Actionable Tools & Applications of Psychodynamic Intelligence Analysis
“Never interfere with the enemy while he is in the process of destroying himself.”
Napoleon Bonaparte
Fraud weaponises human psychology. Psychology can be used as a countermeasure.
As certain martial arts redirect an attacker’s strength against him by leveraging physics and tactical savvy, the force of psychodynamic intelligence analysis enables insights regarding the fraudster’s psychological vulnerabilities and other psycho-social dimensions of the malicious enterprise to be turned against him.

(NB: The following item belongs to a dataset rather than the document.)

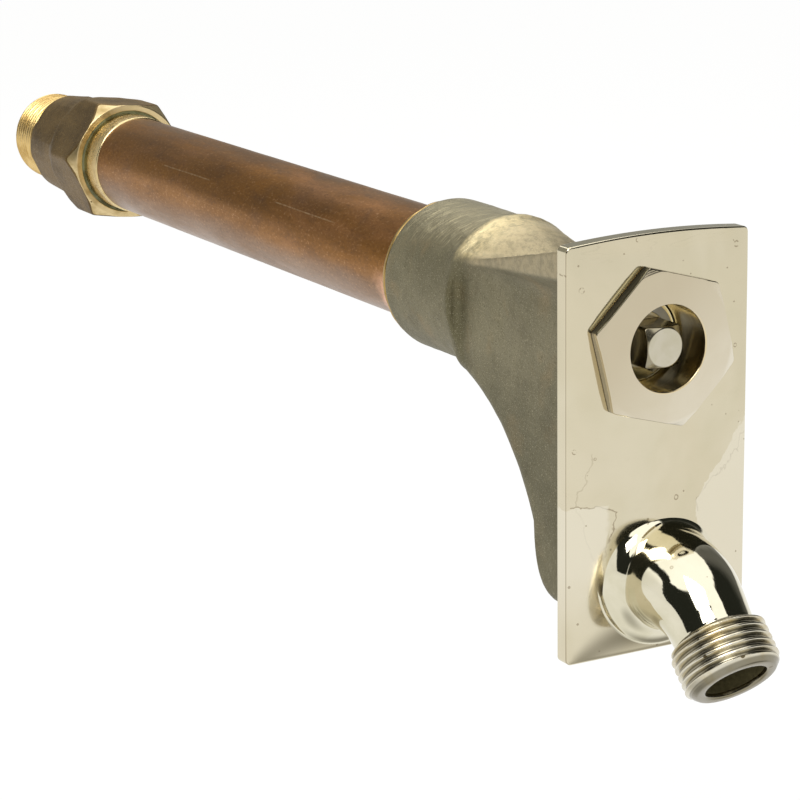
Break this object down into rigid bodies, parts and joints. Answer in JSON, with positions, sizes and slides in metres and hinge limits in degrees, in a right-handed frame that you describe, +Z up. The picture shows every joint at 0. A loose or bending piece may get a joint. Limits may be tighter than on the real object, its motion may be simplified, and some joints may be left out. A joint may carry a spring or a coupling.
{
  "type": "wall hydrant",
  "caption": "Long wall hydrant with a slightly bulging face plate, hexagon bonnet nut, square operating stem, angled hose spout, casing tube and threaded inlet.",
  "frame": {"origin": "on the stem's and casing's axis, in the plane of the face plate's back", "axes": "+X to the right as seen from outside, +Y into the wall along the casing, +Z up"},
  "size_m": [0.0572, 0.4797, 0.121],
  "materials": {
    "nickel_bronze": "polished plate and spout, rough cast body",
    "polished_nut": "polished",
    "stem_bronze": "machined",
    "yellow_brass": "machined",
    "bright_brass": "turned bright",
    "rough_bronze": "rough cast with turned chamfers",
    "copper": "tarnished copper",
    "steel": "plain stainless steel",
    "packing": "graphited packing",
    "black_rubber": "matt",
    "gasket": "matt fibre"
  },
  "bodies": {
    "hydrant": {"head_casting": "nickel_bronze", "bonnet_nut": "polished_nut", "bonnet_o_ring": "black_rubber", "packing_rings": "packing", "packing_gland": "yellow_brass", "thrust_washer": "yellow_brass", "coupling_guide": "yellow_brass", "guide_snap_ring": "steel", "casing_tube": "copper", "front_braze_ring": "yellow_brass", "tube_adapter": "bright_brass", "coupling_gasket": "gasket", "inlet_coupling": "rough_bronze", "valve_seat": "yellow_brass", "seat_o_ring": "black_rubber"},
    "stem": {"operating_stem": "stem_bronze", "stem_retaining_ring": "steel"},
    "rod": {"drive_nut": "yellow_brass", "operating_rod": "stem_bronze", "rod_pins": "steel", "rod_guides": "yellow_brass", "guide_pins": "steel", "plunger": "yellow_brass", "seat_washer": "black_rubber", "washer_retainer": "yellow_brass", "washer_screw": "yellow_brass"}
  },
  "joints": [
    {"name": "stem_turn", "type": "hinge", "parent": "hydrant", "child": "stem", "pos_m": [0, 0, 0], "axis": [0, -1, 0], "range_deg": [0, 1080]},
    {"name": "rod_slide", "type": "slide", "parent": "hydrant", "child": "rod", "axis": [0, -1, 0], "range_m": [0, 0.00953]}
  ],
  "couplings": [
    {"joint": "stem_turn", "follows": "rod_slide", "rad_per_m": 1979}
  ]
}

In conventional management consulting, assessments of organisational and leadership challenges are a point of entry to implement a go-ahead action plan for enhanced functionality, sustainability, and profitability. By contrast, stress points and dysfunctions identified in the fraudster’s organisation through investigation and other intelligence gathering, can be pried apart and exploited to advance the pursuit of justice.
The array of deployment areas and methods for leveraging psychological expertise include:
Developing dynamic predictive behavioural models of primary and ancillary actors and their networks of affiliates, collaborators, and organizations.
Creating actionable pinpoint profiles and analyses of the opposition’s personal life and professional operations, including executive team, front-line personnel, and organisational strengths and vulnerabilities.
Providing psychologically sophisticated counter-offensive tactical planning.
Boosting human systems intelligence gathering and strengthening both victim and other involved stakeholder interviewing to enhance the interpretation and application value of information obtained.
Providing precision forecasts and expert counsel regarding the entire human ecosystem of the case in preparation for settlement negotiations, pre-trial meetings, arbitration hearings, settlement discussions, and court proceedings.
Conclusion
"Every human being’s life in this world is inevitably mixed with every other life and, no matter what laws we pass, no matter what precautions we take, unless the people we meet are kindly and decent and human and liberty-loving, then there is no liberty. Freedom comes from human beings, rather than from laws and institutions."
Clarence Darrow
Criminal fraud is a perversion of natural, universal human psychological systems, and a radical deformation of societally productive entrepreneurship. The building blocks and predispositions both to commit fraud and become victim of it are endemic to the human condition, and many aspects of the world’s economic and social systems enable, abet, or are indifferent to the corruption and abuses of power that engender large-scale fraud.
Even if fraud cannot be wholly eliminated, more effective detection, deterrence, prevention, and recovery mechanisms can and must be brought to bear. Providing more robust and sophisticated tools and resource to the professionals dedicated to bringing fraudsters and kleptocrats to justice and recovering and repatriating value wrongfully taken from victims must be a priority. Crucial to that, as has been argued here, is clarifying the wide-ranging simplifications and misunderstandings of the psychological dynamics and psycho-social elements at play across the spectrum of involved parties as well as elevating the utilisation of specialist expertise in the human dimensions of fraud in asset recovery case work.